June 7, 2021 at 1:00 p.m. GMT+1
Thanks to scientific advances in medicine and public health, humanity’s population shot from 2.5 billion in 1950 to 7.7 billion today. People on average are staying healthier and living longer. Over the past six months, the United States has seen the inauguration of the oldest president ever, a Super Bowl victory by the oldest quarterback ever and a major golf title captured by the oldest winner ever.
I myself am like a lot of older people: I would have died some years back without modern medicine, but thanks to medical interventions I’m currently in good health.
Now, though, this steep population increase is not only slowing, demographers say, it may well start reversing over the coming decades as fertility rates around the world decline. On Monday, news came that China — apparently frightened by the portents — is raising its family-size limit, allowing women to bear three children instead of two.
President Xi Jinping isn’t the only one fretting. The vision of a dwindling global population is widely depicted as a looming catastrophe.

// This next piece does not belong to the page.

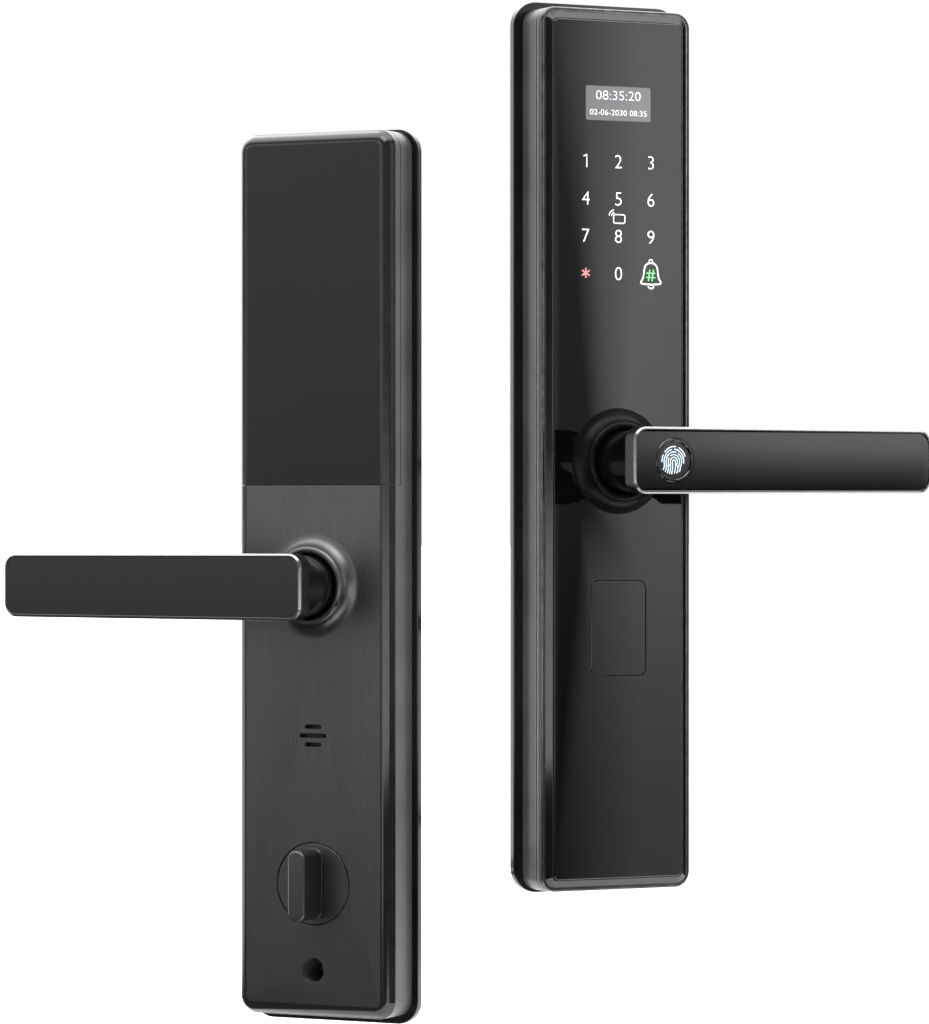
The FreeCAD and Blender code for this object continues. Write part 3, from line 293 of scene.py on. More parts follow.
# Upright brush lines under a dark oxide: a soft vertical highlight and fine streaks of light and dark.
line_width, line_length = 0.22 * mm, 22 * mm
along = add_node(shader.id_data, "Mapping", {"Scale": (1 / line_width, 1 / line_width, 1 / line_length)},
                 {"Vector": place})
brush_lines = add_node(shader.id_data, "TexNoise", {"Scale": 1.0, "Detail": 4.0, "Roughness": 0.7},
                       {"Vector": along.outputs["Vector"]}).outputs["Fac"]
vary_colour(shader, brush_lines, "5c5a5c", "6e6c6e")
vary_roughness(shader, brush_lines, 0.32, 0.42)
add_bump(shader, brush_lines, 0.25, 0.02)
finish_nodes(brushed, "indoor_housing", "thumbturn")

# %% [markdown]
# ## Battery cover
# The battery cover is moulded black ABS with a very fine spark-eroded texture from its mould, so it is an
# even, warm near-black beside the metal. Its rolled edge gets a lacquer of its own further down.

# %% Textured ABS
textured_abs, shader, place = new_finish("fine spark textured ABS", "0e0d0d", 0.26, ior=1.53)
# Moulded plastic with a fine grain, a third of a millimetre across, that spreads every highlight.
grain = noise(place, 0.35, 3.0)
vary_colour(shader, grain, "0c0b0b", "121010")
add_bump(shader, grain, 0.12, 0.02)
shader.inputs["Specular IOR Level"].default_value = 0.33
finish_nodes(textured_abs, "battery_cover")

# %% [markdown]
# ## Levers
# Each lever is a zinc casting whose front edge is ground and left brighter than its face. The face is a
# separate inlay, set just below the rim, in satin black lacquer.

# %% Lever rim and inlay
bright_rim, shader, place = new_finish("ground and tinted zinc", "8e8e90", 0.24, metallic=1.0)
# A ground edge under a thin grey tint: metallic, bright where it faces a light and dark where it faces away.
grinding = noise(place, 0.5, 3.0)
vary_colour(shader, grinding, "7c7c7e", "9a9a9c")
vary_roughness(shader, grinding, 0.2, 0.3)
finish_nodes(bright_rim, "outdoor_lever", "indoor_lever")

satin_lacquer, shader, place = new_finish("satin black lacquer", "121213", 0.22)
# Sprayed lacquer rubbed to a satin: dark, with a broad soft reflection and a barely visible mist of grain.
mist = noise(place, 0.4)
vary_colour(shader, mist, "0f0f10", "161617")
vary_roughness(shader, mist, 0.18, 0.26)
finish_nodes(satin_lacquer, "outdoor_lever_face", "indoor_lever_face")

# %% [markdown]
# ## Finishes of the parts inside
# The inner parts show when the battery cover is off, when the lock is off the door, or in an exploded view.
# They get the finish of what they are made of: steel, spring steel, brass, copper, nickel, rubber, circuit
# board, moulded white and black plastic, and the printed jackets of the cells.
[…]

“The world is ill-prepared for the global crash in children being born which is set to have a ‘jaw-dropping’ impact on societies,” the BBC reported last summer. This media staple got a boost a couple of weeks ago from a New York Times article headlined “Long Slide Looms for World Population, With Sweeping Ramifications.” While trying to find some bright spots (lower demand on resources!), the article mostly focused on the “hard to fathom” negative implications.
I’d prefer to fathom the good stuff.